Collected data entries

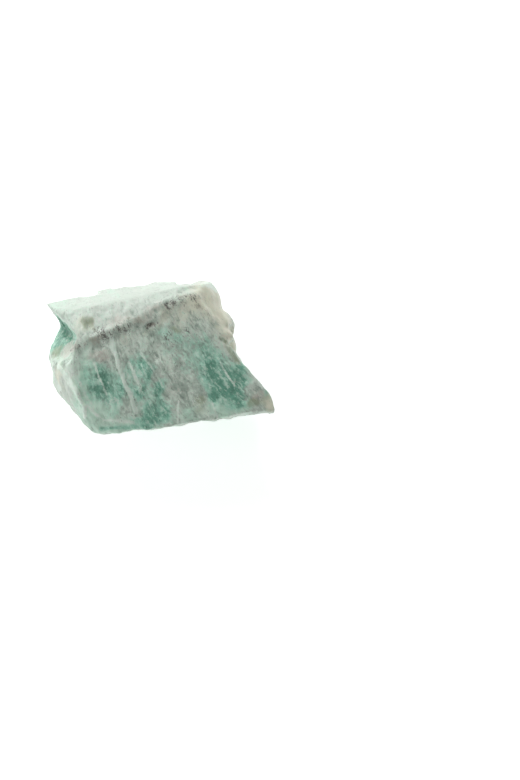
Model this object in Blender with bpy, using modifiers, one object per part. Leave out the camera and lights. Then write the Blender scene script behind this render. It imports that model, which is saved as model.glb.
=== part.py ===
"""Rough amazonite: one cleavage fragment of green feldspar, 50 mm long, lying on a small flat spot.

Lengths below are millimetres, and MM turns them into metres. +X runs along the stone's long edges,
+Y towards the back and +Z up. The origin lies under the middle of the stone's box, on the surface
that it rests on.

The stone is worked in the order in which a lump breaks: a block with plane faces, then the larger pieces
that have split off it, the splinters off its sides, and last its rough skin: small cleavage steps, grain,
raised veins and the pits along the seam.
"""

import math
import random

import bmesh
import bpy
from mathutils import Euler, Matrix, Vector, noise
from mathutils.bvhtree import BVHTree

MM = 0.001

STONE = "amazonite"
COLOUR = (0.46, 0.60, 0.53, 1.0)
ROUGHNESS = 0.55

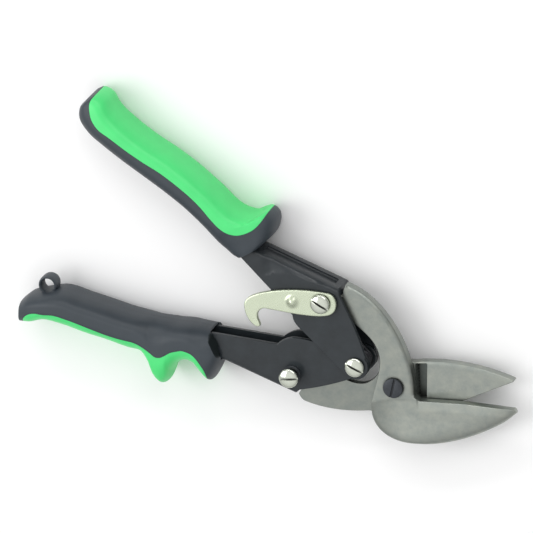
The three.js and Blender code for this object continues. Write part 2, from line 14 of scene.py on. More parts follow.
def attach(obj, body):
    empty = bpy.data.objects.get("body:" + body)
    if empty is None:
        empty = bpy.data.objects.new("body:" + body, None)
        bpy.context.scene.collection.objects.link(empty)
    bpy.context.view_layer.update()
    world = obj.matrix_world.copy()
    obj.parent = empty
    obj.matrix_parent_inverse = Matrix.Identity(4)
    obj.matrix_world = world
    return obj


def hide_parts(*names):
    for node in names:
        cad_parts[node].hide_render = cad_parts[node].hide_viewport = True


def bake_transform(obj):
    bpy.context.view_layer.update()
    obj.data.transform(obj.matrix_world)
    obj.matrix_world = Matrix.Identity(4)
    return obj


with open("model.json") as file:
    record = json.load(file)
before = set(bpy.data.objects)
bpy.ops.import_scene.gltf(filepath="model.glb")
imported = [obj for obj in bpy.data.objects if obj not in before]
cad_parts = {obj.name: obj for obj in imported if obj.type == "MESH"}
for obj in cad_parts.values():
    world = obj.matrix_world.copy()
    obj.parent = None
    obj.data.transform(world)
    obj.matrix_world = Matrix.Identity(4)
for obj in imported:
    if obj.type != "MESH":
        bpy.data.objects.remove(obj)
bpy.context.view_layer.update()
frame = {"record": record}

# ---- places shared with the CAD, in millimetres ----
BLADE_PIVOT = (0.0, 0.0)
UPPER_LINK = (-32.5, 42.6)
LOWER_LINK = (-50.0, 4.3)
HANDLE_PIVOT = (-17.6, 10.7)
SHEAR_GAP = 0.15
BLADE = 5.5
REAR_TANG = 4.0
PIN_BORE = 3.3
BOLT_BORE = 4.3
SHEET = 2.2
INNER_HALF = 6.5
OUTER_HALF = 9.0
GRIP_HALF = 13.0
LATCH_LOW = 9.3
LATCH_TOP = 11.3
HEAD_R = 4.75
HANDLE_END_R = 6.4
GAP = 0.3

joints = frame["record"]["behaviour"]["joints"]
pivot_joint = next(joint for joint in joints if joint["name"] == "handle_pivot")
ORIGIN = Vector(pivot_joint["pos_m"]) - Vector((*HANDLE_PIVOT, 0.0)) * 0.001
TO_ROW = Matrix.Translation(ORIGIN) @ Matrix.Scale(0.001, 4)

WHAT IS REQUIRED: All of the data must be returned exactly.

ANSWER:
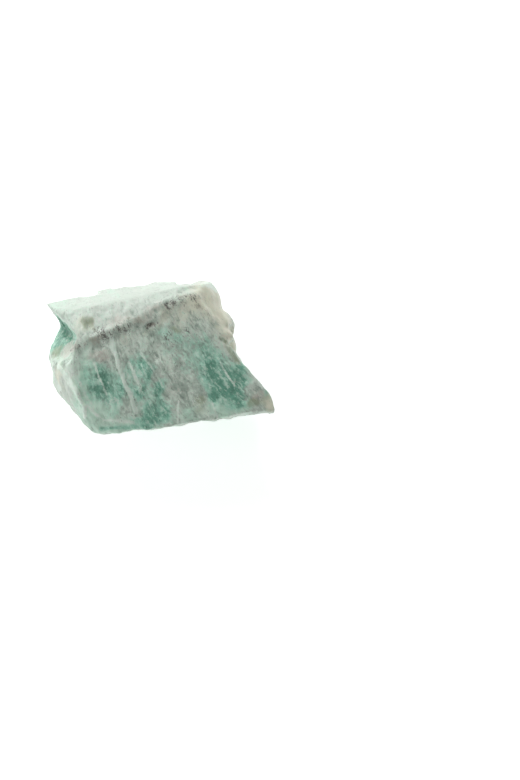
Model this object in Blender with bpy, using modifiers, one object per part. Leave out the camera and lights. Then write the Blender scene script behind this render. It imports that model, which is saved as model.glb.
=== part.py ===
"""Rough amazonite: one cleavage fragment of green feldspar, 50 mm long, lying on a small flat spot.

Lengths below are millimetres, and MM turns them into metres. +X runs along the stone's long edges,
+Y towards the back and +Z up. The origin lies under the middle of the stone's box, on the surface
that it rests on.

The stone is worked in the order in which a lump breaks: a block with plane faces, then the larger pieces
that have split off it, the splinters off its sides, and last its rough skin: small cleavage steps, grain,
raised veins and the pits along the seam.
"""

import math
import random

import bmesh
import bpy
from mathutils import Euler, Matrix, Vector, noise
from mathutils.bvhtree import BVHTree

MM = 0.001

STONE = "amazonite"
COLOUR = (0.46, 0.60, 0.53, 1.0)
ROUGHNESS = 0.55

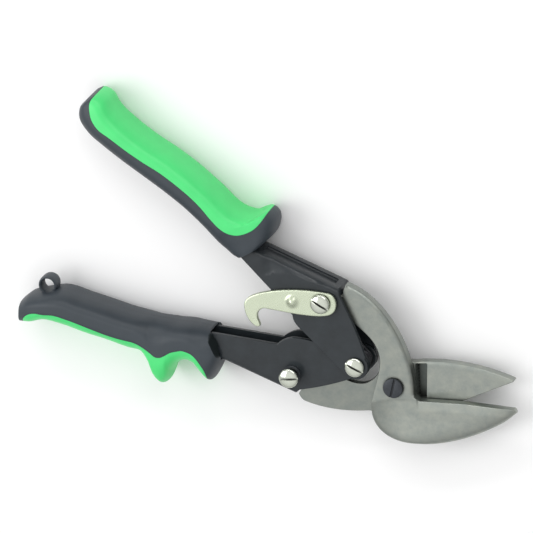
The three.js and Blender code for this object continues. Write part 2, from line 14 of scene.py on. More parts follow.
def attach(obj, body):
    empty = bpy.data.objects.get("body:" + body)
    if empty is None:
        empty = bpy.data.objects.new("body:" + body, None)
        bpy.context.scene.collection.objects.link(empty)
    bpy.context.view_layer.update()
    world = obj.matrix_world.copy()
    obj.parent = empty
    obj.matrix_parent_inverse = Matrix.Identity(4)
    obj.matrix_world = world
    return obj


def hide_parts(*names):
    for node in names:
        cad_parts[node].hide_render = cad_parts[node].hide_viewport = True


def bake_transform(obj):
    bpy.context.view_layer.update()
    obj.data.transform(obj.matrix_world)
    obj.matrix_world = Matrix.Identity(4)
    return obj


with open("model.json") as file:
    record = json.load(file)
before = set(bpy.data.objects)
bpy.ops.import_scene.gltf(filepath="model.glb")
imported = [obj for obj in bpy.data.objects if obj not in before]
cad_parts = {obj.name: obj for obj in imported if obj.type == "MESH"}
for obj in cad_parts.values():
    world = obj.matrix_world.copy()
    obj.parent = None
    obj.data.transform(world)
    obj.matrix_world = Matrix.Identity(4)
for obj in imported:
    if obj.type != "MESH":
        bpy.data.objects.remove(obj)
bpy.context.view_layer.update()
frame = {"record": record}

# ---- places shared with the CAD, in millimetres ----
BLADE_PIVOT = (0.0, 0.0)
UPPER_LINK = (-32.5, 42.6)
LOWER_LINK = (-50.0, 4.3)
HANDLE_PIVOT = (-17.6, 10.7)
SHEAR_GAP = 0.15
BLADE = 5.5
REAR_TANG = 4.0
PIN_BORE = 3.3
BOLT_BORE = 4.3
SHEET = 2.2
INNER_HALF = 6.5
OUTER_HALF = 9.0
GRIP_HALF = 13.0
LATCH_LOW = 9.3
LATCH_TOP = 11.3
HEAD_R = 4.75
HANDLE_END_R = 6.4
GAP = 0.3

joints = frame["record"]["behaviour"]["joints"]
pivot_joint = next(joint for joint in joints if joint["name"] == "handle_pivot")
ORIGIN = Vector(pivot_joint["pos_m"]) - Vector((*HANDLE_PIVOT, 0.0)) * 0.001
TO_ROW = Matrix.Translation(ORIGIN) @ Matrix.Scale(0.001, 4)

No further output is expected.